I2UV-HandNet: High‑Fidelity 3D Hand Mesh Reconstruction from Monocular RGB Images

In 2016 Facebook released the Oculus Rift, marking a milestone often called the "VR year." Five years later, VR technology has advanced to the point where native VR games such as Half‑Life: Alyx demonstrate mature interaction between users and virtual worlds. However, bulky head‑mounted displays and hand controllers remain major obstacles to widespread adoption.

At ICCV 2021, a paper titled "I2UV‑HandNet: Image‑to‑UV Prediction Network for Accurate and High‑fidelity 3D Hand Mesh Modeling" was accepted. The work was carried out jointly by iQIYI’s Deep Learning Cloud Algorithm team and researchers from the Technical University of Munich. The authors propose a system that can reconstruct a high‑precision 3D hand mesh from a single RGB image.

The proposed I2UV‑HandNet consists of two complementary modules:

AffineNet : an encoder‑decoder network (ResNet‑50 backbone) that predicts a coarse UV map of the hand from a monocular image. The UV map encodes 3D geometry without requiring depth sensors.

SRNet : a super‑resolution network that refines the coarse UV map into a high‑fidelity UV representation. SRNet treats the UV map as an image and applies a SRCNN‑style architecture, converting point‑level super‑resolution into image‑level super‑resolution.

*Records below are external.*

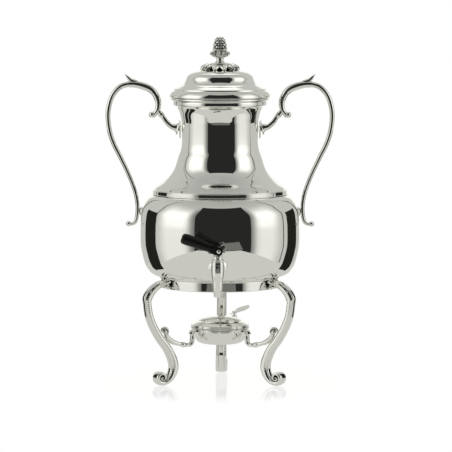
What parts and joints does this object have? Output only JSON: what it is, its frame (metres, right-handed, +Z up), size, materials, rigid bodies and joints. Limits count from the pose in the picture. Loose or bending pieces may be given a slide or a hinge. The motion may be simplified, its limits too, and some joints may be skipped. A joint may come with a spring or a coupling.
{
  "type": "coffee urn on stand",
  "caption": "Footed hot-drink urn with a lift-off lid, scroll handles and a lever tap, resting on a stand that carries a spirit burner.",
  "frame": {"origin": "on the surface it stands on, at the middle of the object's footprint box; the urn's own axis is 11 mm behind it, because the tap reaches forward", "axes": "+Z up the urn; the tap faces -Y; the two handles lie along X"},
  "size_m": [0.3048, 0.2527, 0.4604],
  "materials": {
    "silver_plate": "polished silver plate on spun metal",
    "cast_silver_plate": "silver-plated casting, bright on its ridges and darker in its hollows",
    "brass": "turned brass",
    "steel": "plain steel",
    "black_lever": "moulded black plastic, satin gloss",
    "rubber": "black seal rubber",
    "wick": "braided cotton"
  },
  "bodies": {
    "stand": {"stand_ring": "silver_plate", "burner_ring": "silver_plate", "leg_back": "cast_silver_plate", "ring_leaf_back": "cast_silver_plate", "arm_back": "cast_silver_plate", "claw_back": "cast_silver_plate", "leg_left": "cast_silver_plate", "ring_leaf_left": "cast_silver_plate", "arm_left": "cast_silver_plate", "claw_left": "cast_silver_plate", "leg_right": "cast_silver_plate", "ring_leaf_right": "cast_silver_plate", "arm_right": "cast_silver_plate", "claw_right": "cast_silver_plate"},
    "urn": {"bowl": "silver_plate", "foot_rim": "silver_plate", "shoulder_band": "silver_plate", "neck": "silver_plate", "mouth_rim": "silver_plate", "handle_left": "cast_silver_plate", "handle_leaf_left": "cast_silver_plate", "handle_foot_left": "cast_silver_plate", "handle_right": "cast_silver_plate", "handle_leaf_right": "cast_silver_plate", "handle_foot_right": "cast_silver_plate", "tap_escutcheon": "silver_plate", "tap_washer": "rubber", "tap_lock_nut": "brass", "tap_shank": "silver_plate", "tap_body": "silver_plate", "tap_bonnet": "silver_plate", "tap_spring": "steel"},
    "lid": {"lid": "silver_plate", "lid_collar": "silver_plate", "lid_rosette": "cast_silver_plate", "finial_calyx": "cast_silver_plate", "finial_acorn": "cast_silver_plate", "finial_stud": "steel", "finial_washer": "steel", "finial_nut": "brass"},
    "tap_turn": {"tap_thrust_washer": "brass"},
    "tap_stem": {"tap_stem": "silver_plate", "tap_seat_cup": "rubber", "tap_lever_pin": "silver_plate"},
    "tap_lever": {"tap_lever": "black_lever"},
    "burner": {"burner_bowl": "silver_plate"},
    "burner_top": {"burner_cover": "silver_plate", "wick_tube": "brass", "wick": "wick", "snuffer_pivot": "silver_plate"},
    "snuffer": {"snuffer_lid": "silver_plate", "snuffer_handle": "silver_plate"}
  },
  "joints": [
    {"name": "urn_lift", "type": "slide", "parent": "stand", "child": "urn", "axis": [0, 0, 1], "range_m": [0, 0.06]},
    {"name": "lid_lift", "type": "slide", "parent": "urn", "child": "lid", "axis": [0, 0, 1], "range_m": [0, 0.08]},
    {"name": "tap_swivel", "type": "hinge", "parent": "urn", "child": "tap_turn", "pos_m": [0, -0.119, 0.1815], "axis": [0, 0, 1], "range_deg": [-20, 200]},
    {"name": "tap_lift", "type": "slide", "parent": "tap_turn", "child": "tap_stem", "axis": [0, 0, 1], "range_m": [0, 0.0027], "deforming": ["tap_spring"]},
    {"name": "tap_raise", "type": "hinge", "parent": "tap_stem", "child": "tap_lever", "pos_m": [0.0014, -0.119, 0.1866], "axis": [0, 1, 0], "range_deg": [0, 70], "stiffness_Nm_per_rad": 0.01, "springref_deg": -28.65},
    {"name": "burner_lift", "type": "slide", "parent": "stand", "child": "burner", "axis": [0, 0, 1], "range_m": [0, 0.012]},
    {"name": "burner_top_lift", "type": "slide", "parent": "burner", "child": "burner_top", "axis": [0, 0, 1], "range_m": [0, 0.01]},
    {"name": "snuffer_swing", "type": "hinge", "parent": "burner_top", "child": "snuffer", "pos_m": [0.01876, 0.04102, 0.088], "axis": [0, 0, 1], "range_deg": [0, 100]}
  ],
  "couplings": [
    {"joint": "tap_lift", "follows": "tap_raise", "m_per_rad": 0.00213}
  ]
}
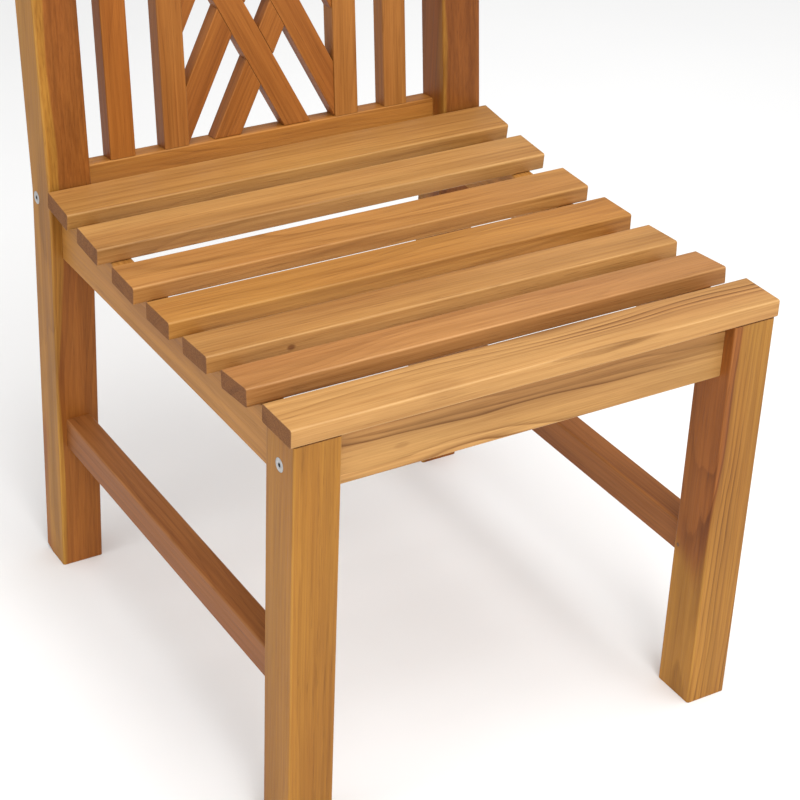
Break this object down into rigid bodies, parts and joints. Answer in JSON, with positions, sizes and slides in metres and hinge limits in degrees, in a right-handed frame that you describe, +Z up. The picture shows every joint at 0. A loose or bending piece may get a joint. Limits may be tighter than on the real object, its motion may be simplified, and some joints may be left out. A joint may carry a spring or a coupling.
{
  "type": "garden chair",
  "caption": "Armless slatted teak garden chair: dished slat seat on mortised side frames, raked back with upright slats and a diagonal lattice panel",
  "frame": {"origin": "On the floor, under the middle of the bounding box", "axes": "+Z up, -Y is the front of the chair, +X is to the right of someone who looks at the chair from the front; left and right in node names are from that view"},
  "size_m": [0.5, 0.5908, 0.9],
  "materials": {
    "teak_frame": "oiled teak, planed and sanded, satin",
    "teak_seat": "oiled teak, planed and sanded, satin, dark end grain",
    "teak_back": "oiled teak, planed and sanded, satin",
    "bolt_steel": "bright steel, hexagon socket",
    "nut_steel": "zinc-plated steel",
    "dowel_wood": "plain hardwood dowel"
  },
  "bodies": {
    "root": {"front_leg_left": "teak_frame", "front_leg_right": "teak_frame", "rear_leg_left": "teak_frame", "rear_leg_right": "teak_frame", "front_apron": "teak_frame", "side_rail_left": "teak_frame", "side_rail_right": "teak_frame", "side_stretcher_left": "teak_frame", "side_stretcher_right": "teak_frame", "lower_back_rail": "teak_back", "top_back_rail": "teak_back", "back_slat_1": "teak_back", "back_slat_2": "teak_back", "back_slat_3": "teak_back", "back_slat_4": "teak_back", "lattice_rise_1": "teak_back", "lattice_rise_2": "teak_back", "lattice_rise_3": "teak_back", "lattice_fall_1": "teak_back", "lattice_fall_2": "teak_back", "lattice_fall_3": "teak_back", "seat_slat_1": "teak_seat", "seat_slat_2": "teak_seat", "seat_slat_3": "teak_seat", "seat_slat_4": "teak_seat", "seat_slat_5": "teak_seat", "seat_slat_6": "teak_seat", "seat_slat_7": "teak_seat", "frame_bolts": "bolt_steel", "barrel_nuts": "nut_steel", "rail_dowels": "dowel_wood", "slat_dowels": "dowel_wood", "tenon_pins": "dowel_wood"}
  },
  "joints": []
}
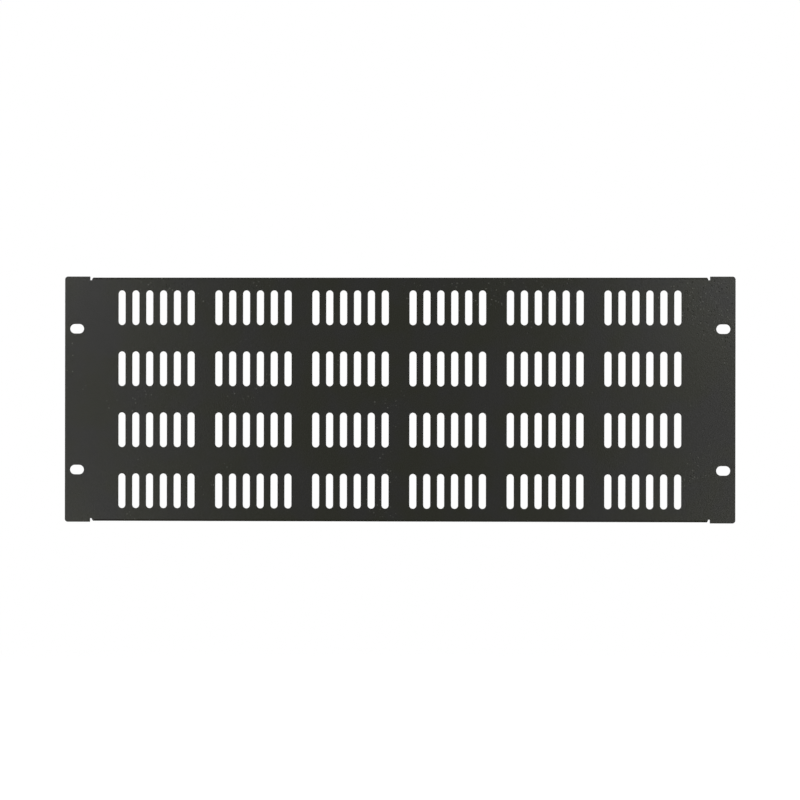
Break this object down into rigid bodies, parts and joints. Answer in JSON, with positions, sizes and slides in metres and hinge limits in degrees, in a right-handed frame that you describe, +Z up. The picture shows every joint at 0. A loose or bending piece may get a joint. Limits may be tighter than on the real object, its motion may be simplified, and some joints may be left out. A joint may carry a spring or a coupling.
{
  "type": "rack blanking panel",
  "caption": "Vented blanking panel for a 19 inch rack, folded from one steel sheet, with slotted ears for the rack screws.",
  "frame": {"origin": "centre of the rectangle of mounting slots, on the rear face of the ears, which seats on the rack rails", "axes": "upright as mounted: +X across the rack, along the panel's length; +Y into the rack, the way the folds point; +Z up. The front face looks along -Y"},
  "size_m": [0.4826, 0.012, 0.177],
  "materials": {
    "powder_coated_steel": "fine-textured black powder coat on folded mild steel sheet"
  },
  "bodies": {
    "root": {"panel": "powder_coated_steel"}
  },
  "joints": []
}
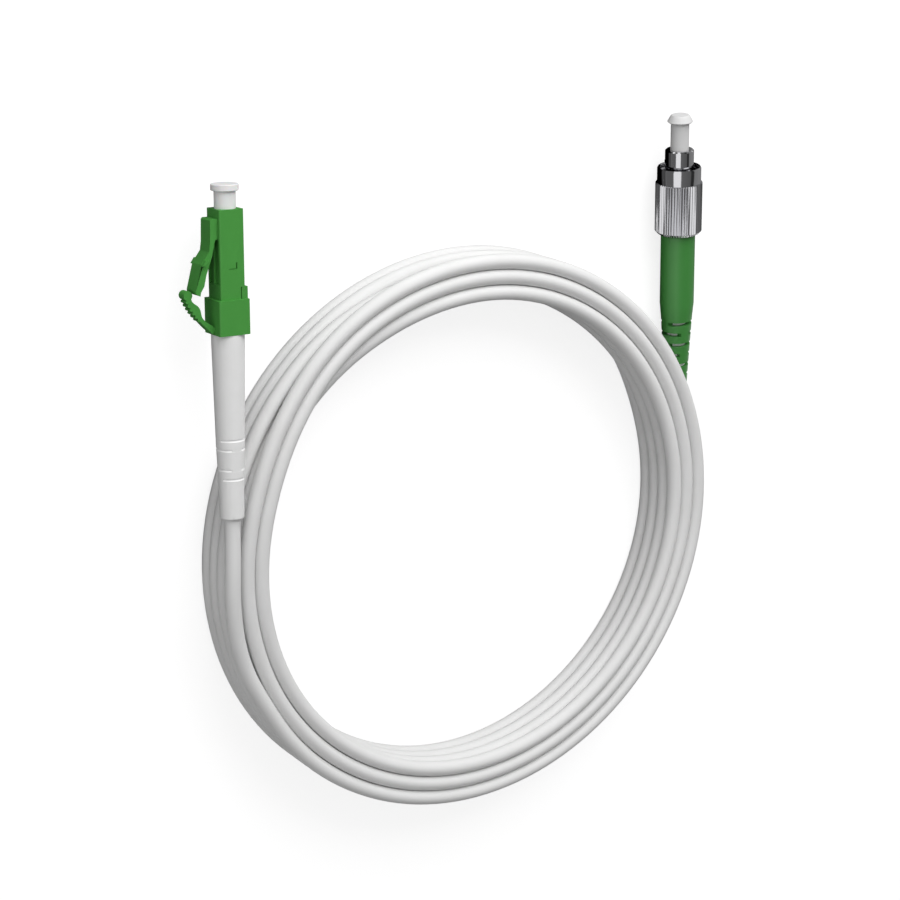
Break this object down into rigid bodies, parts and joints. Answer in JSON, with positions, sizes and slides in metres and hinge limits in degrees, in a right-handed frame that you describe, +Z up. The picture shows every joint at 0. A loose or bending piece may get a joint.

To train SRNet, the authors built a new dataset called SuperHandScan , which provides high‑quality UV maps for supervision. The combined system achieves 46 fps on an NVIDIA V100 GPU without optimization, and real‑time performance on a Snapdragon 865 CPU + DSP after engineering tweaks.

Extensive evaluations were performed on three public hand‑tracking benchmarks:

FreiHAND : I2UV‑HandNet ranked first on the online competition leaderboard, demonstrating superior pose accuracy.

HO3D : The method achieved state‑of‑the‑art results on both pose and occlusion metrics.

HIC : SRNet’s output surpassed the original depth maps, confirming the benefit of UV‑based super‑resolution.

The loss function comprises three terms: (1) an L1 reconstruction loss on the UV map, (2) a gradient loss that enforces smoothness along the U and V axes, and (3) a regularization term on the UV mask. During training, the four highest‑resolution stages are optimized with equal weighting (λ = 1) and a fixed orthographic projection matrix.

Training details include a batch size of 512, input UV size of 256×256, an initial learning rate of 1e‑3 using Adam optimizer, cosine‑annealed learning rate decay, and data augmentation such as random scaling and rotation. Gaussian smoothing is applied to high‑fidelity UV targets to improve generalization.

Future work aims to integrate the technology into next‑generation iQIYI VR headsets, reducing reliance on external hand controllers and enabling richer interaction scenarios such as gaming, digital factories, and immersive training. The team also plans to improve computational efficiency to meet the strict power and latency constraints of mobile VR devices.